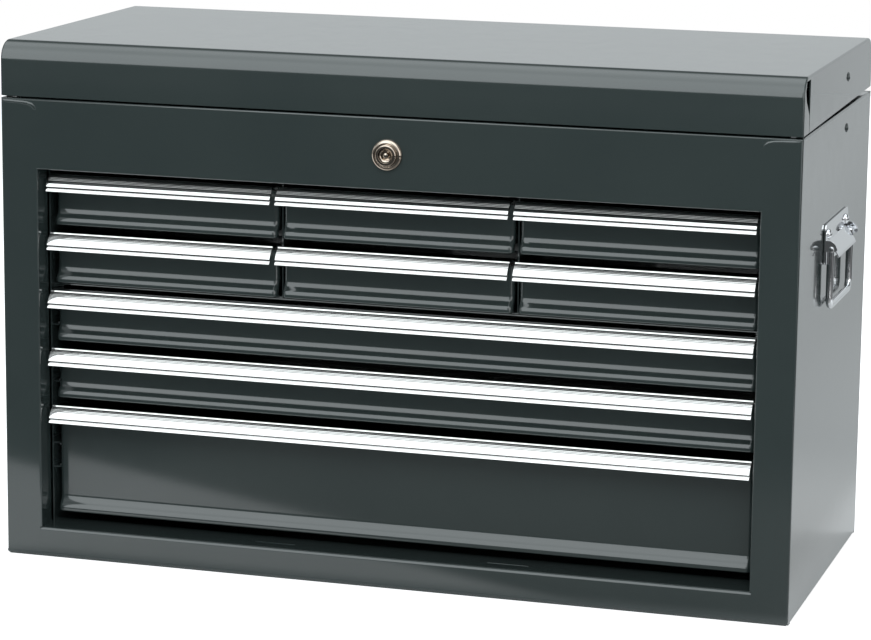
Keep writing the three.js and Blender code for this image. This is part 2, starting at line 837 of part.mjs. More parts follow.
// Handle plate with two ears for the bail, a flared tongue between them and its rivets.
function handlePlate(side) {
  const inner = handlePlateFace
  const outer = inner + plateSheet
  const top = handlePivotHeight + plateTopRise
  const bottom = handlePivotHeight - plateBottomDrop
  const parts = [block(spanOn(side, inner, outer), bothWays(plateHalf), [bottom, top])]
  const pivot = side * (halfWidth + handlePivotReach)
  const earTip = halfWidth + earReach
  const noseRadius = earTip - halfWidth - handlePivotReach
  for (const end of [-1, 1]) {
    const nose = arcPoints(
      [halfWidth + handlePivotReach, handlePivotHeight], noseRadius, -Math.PI / 2, Math.PI / 2, cornerSteps,
    )
    const earFoot = [inner, handlePivotHeight - earHalfHeight]
    const earHead = [inner, handlePivotHeight + earHalfHeight]
    const outline = [earFoot, ...nose, earHead].map(([x, z]) => [side * x, z])
    const near = end * (plateHalf - earSheet)
    const far = end * plateHalf
    parts.push(barAlongY(outline, [Math.min(near, far), Math.max(near, far)]))
    parts.push(turnedAlongX(side, [
      [0, innerHalf - fit - handleRivetHeight / 2],
      [handleShankRadius + plateSheet, innerHalf - fit - handleRivetHeight / 2],
      [handleShankRadius + plateSheet, innerHalf - fit],
      [handleShankRadius, innerHalf - fit],
      [handleShankRadius, outer - plateSheet / 2],
      [handleRivetRadius, outer - plateSheet / 2],
      [handleRivetRadius, outer],
      [handleRivetRadius * 3 / 4, outer + handleRivetHeight * 3 / 4],
      [0, outer + handleRivetHeight],
    ], end * handleRivetOffset, handleRivetLevel))
  }
  const tongue = [
    [inner, handlePivotHeight + tongueRise],
    [outer, handlePivotHeight + tongueRise],
    [halfWidth + tongueReach, handlePivotHeight - tongueDrop],
    [halfWidth + tongueReach - plateSheet, handlePivotHeight - tongueDrop],
    [inner, handlePivotHeight + tongueRise - 2 * plateSheet],
  ].map(([x, z]) => [side * x, z])
  parts.push(barAlongY(tongue, bothWays(tongueHalf)))
  return without(joined(parts), [-1, 1].map((end) => {
    const span = [end * (plateHalf - 2 * earSheet), end * (plateHalf + earSheet)].sort((a, b) => a - b)
    return rodAlongY(bailPinRadius + fit, span, pivot, handlePivotHeight, pinSides)
  }))
}

// Bail: one rod bent into a rectangle whose turned-out ends sit in the ears.
function handleBail(side) {
  const x = side * (halfWidth + handlePivotReach)
  const legY = plateHalf - earSheet - bailEarGap - bailRodRadius
  const low = handlePivotHeight - bailDrop
  const at = (y, z) => new THREE.Vector3(x, y, z)
  const path = new THREE.CurvePath()
  path.add(new THREE.LineCurve3(at(-legY, handlePivotHeight), at(-legY, low + bailCorner)))
  path.add(new THREE.QuadraticBezierCurve3(
    at(-legY, low + bailCorner), at(-legY, low), at(bailCorner - legY, low),
  ))
  path.add(new THREE.LineCurve3(at(bailCorner - legY, low), at(legY - bailCorner, low)))
  path.add(new THREE.QuadraticBezierCurve3(
    at(legY - bailCorner, low), at(legY, low), at(legY, low + bailCorner),
  ))
  path.add(new THREE.LineCurve3(at(legY, low + bailCorner), at(legY, handlePivotHeight)))
  const section = new THREE.Shape(arcPoints([0, 0], bailRodRadius, 0, 2 * Math.PI, rodSides).slice(1)
    .map(([a, b]) => new THREE.Vector2(a, b)))
  const rod = solidFrom(new THREE.ExtrudeGeometry(section, { steps: bailSteps, extrudePath: path }))
  const parts = [rod]
  for (const end of [-1, 1]) {
    const knuckle = new THREE.SphereGeometry(bailRodRadius, rodSides, rodSides / 2)
    knuckle.translate(x, end * legY, handlePivotHeight)
    const tip = end * (plateHalf + bailPinProud)
    parts.push(solidFrom(knuckle))
    parts.push(rodAlongY(
      bailPinRadius, [Math.min(end * legY, tip), Math.max(end * legY, tip)], x, handlePivotHeight, pinSides,
    ))
  }
  return joined(parts)
}

addPiece('front_frame', frontFrame(), paintedSteel)
addPiece('bottom_rail', bottomRail(), paintedSteel)
addPiece('bottom_panel', bottomPanel(), paintedSteel)
addPiece('back_panel', backPanel(), paintedSteel)
addPiece('till_floor', tillFloor(), paintedSteel)
addPiece('mid_shelf', midShelf(), paintedSteel)
addPiece('lid_skin', lidSkin(), paintedSteel)
addPiece('lid_striker', lidStriker(), zincSteel)
addPiece('hinge_body_leaf', hingeLeaf(-1), zincSteel)
addPiece('hinge_lid_leaf', hingeLeaf(1), zincSteel)
addPiece('hinge_pin', hingePin(), zincSteel)
addPiece('lock_housing', lockHousing(), chromePlate)
addPiece('lock_plug', lockPlug(), chromePlate)
addPiece('lock_cam', lockCam(), zincSteel)
addPiece('lock_nut', lockNut(), zincSteel)
for (const { side, word } of sides) {
  addPiece(`side_panel_${word}`, sidePanel(side), paintedSteel)
  addPiece(`inner_side_${word}`, innerSide(side), paintedSteel)
  addPiece(`divider_${word}`, divider(side), paintedSteel)
  addPiece(`lid_end_${word}`, lidEnd(side), paintedSteel)
  addPiece(`stay_lower_${word}`, stayLower(side), zincSteel)
  addPiece(`stay_upper_${word}`, stayUpper(side), zincSteel)
  addPiece(`stay_body_rivet_${word}`, stayBodyRivet(side), zincSteel)
  addPiece(`stay_lid_rivet_${word}`, stayLidRivet(side), zincSteel)
  addPiece(`handle_plate_${word}`, handlePlate(side), chromePlate)
  addPiece(`handle_bail_${word}`, handleBail(side), chromePlate)
}
addDrawers()

export default chest
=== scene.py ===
# %% [markdown]
# A machinist tool chest is folded from thin painted steel: a cabinet with nine
# drawers, and a lid over a till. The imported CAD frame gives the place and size
# of every part. This lesson dresses that frame: each sheet is folded again with
# real bends, the pulls get their extruded section, and every finish is made
# from nodes. It starts by loading the frame.

# %% Load the frame
import json
import math

import bmesh
import bpy
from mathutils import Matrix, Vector

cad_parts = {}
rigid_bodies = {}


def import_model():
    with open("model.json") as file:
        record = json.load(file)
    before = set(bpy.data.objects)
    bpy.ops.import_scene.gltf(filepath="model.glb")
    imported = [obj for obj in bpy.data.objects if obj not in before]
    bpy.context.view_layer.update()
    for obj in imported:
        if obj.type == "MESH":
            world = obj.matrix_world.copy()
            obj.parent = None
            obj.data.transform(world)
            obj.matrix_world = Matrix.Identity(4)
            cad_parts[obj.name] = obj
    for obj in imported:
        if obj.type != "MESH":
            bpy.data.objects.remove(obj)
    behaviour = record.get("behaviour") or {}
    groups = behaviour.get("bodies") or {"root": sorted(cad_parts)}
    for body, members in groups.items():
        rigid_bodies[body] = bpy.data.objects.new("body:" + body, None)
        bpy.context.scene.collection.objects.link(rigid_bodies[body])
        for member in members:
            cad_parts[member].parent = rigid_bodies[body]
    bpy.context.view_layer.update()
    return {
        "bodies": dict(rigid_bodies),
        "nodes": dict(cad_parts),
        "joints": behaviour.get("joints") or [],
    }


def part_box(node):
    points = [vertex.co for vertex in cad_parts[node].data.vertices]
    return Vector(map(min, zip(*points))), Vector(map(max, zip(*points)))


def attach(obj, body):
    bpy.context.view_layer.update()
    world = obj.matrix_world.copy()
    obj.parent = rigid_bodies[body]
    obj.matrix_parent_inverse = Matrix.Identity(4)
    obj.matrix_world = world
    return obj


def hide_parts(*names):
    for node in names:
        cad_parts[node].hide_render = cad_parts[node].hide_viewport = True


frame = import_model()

# %% [markdown]
# The camera stands in front, to the right and a little above, far away with a
# long lens, so the upright edges stay nearly parallel. Place, turn and focal
# length were worked out from the corners of the cabinet.

# %% Camera
MM = 0.001
camera_place = Vector((0.785, -2.609, 0.745))
camera_turn_degrees = (78.529, -0.588, 16.959)
camera_lens_mm = 137.1
camera_sensor_mm = 36.0

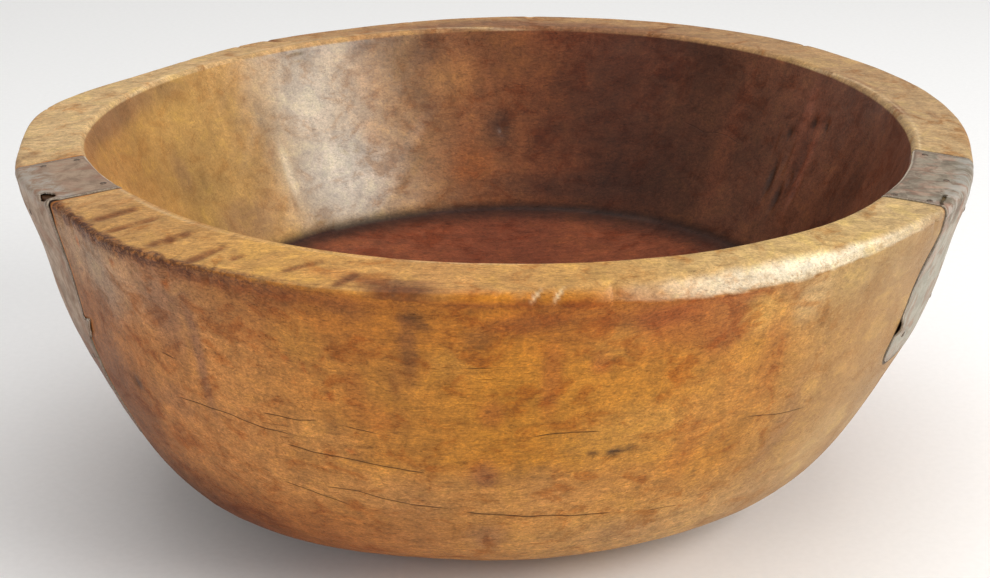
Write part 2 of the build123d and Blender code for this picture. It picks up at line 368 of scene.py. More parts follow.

--*--

• _WHAT TO WORK ON_
Using the data above, extract exactly the lines from the one that holds "cad_parts[member].parent = rigid_bodies[body]" to the one that holds "points = [vertex.co", both ends included, and no others.

• _OUTPUT OF THE TASK_
            cad_parts[member].parent = rigid_bodies[body]
    bpy.context.view_layer.update()
    return {
        "bodies": dict(rigid_bodies),
        "nodes": dict(cad_parts),
        "joints": behaviour.get("joints") or [],
    }


def part_box(node):
    points = [vertex.co for vertex in cad_parts[node].data.vertices]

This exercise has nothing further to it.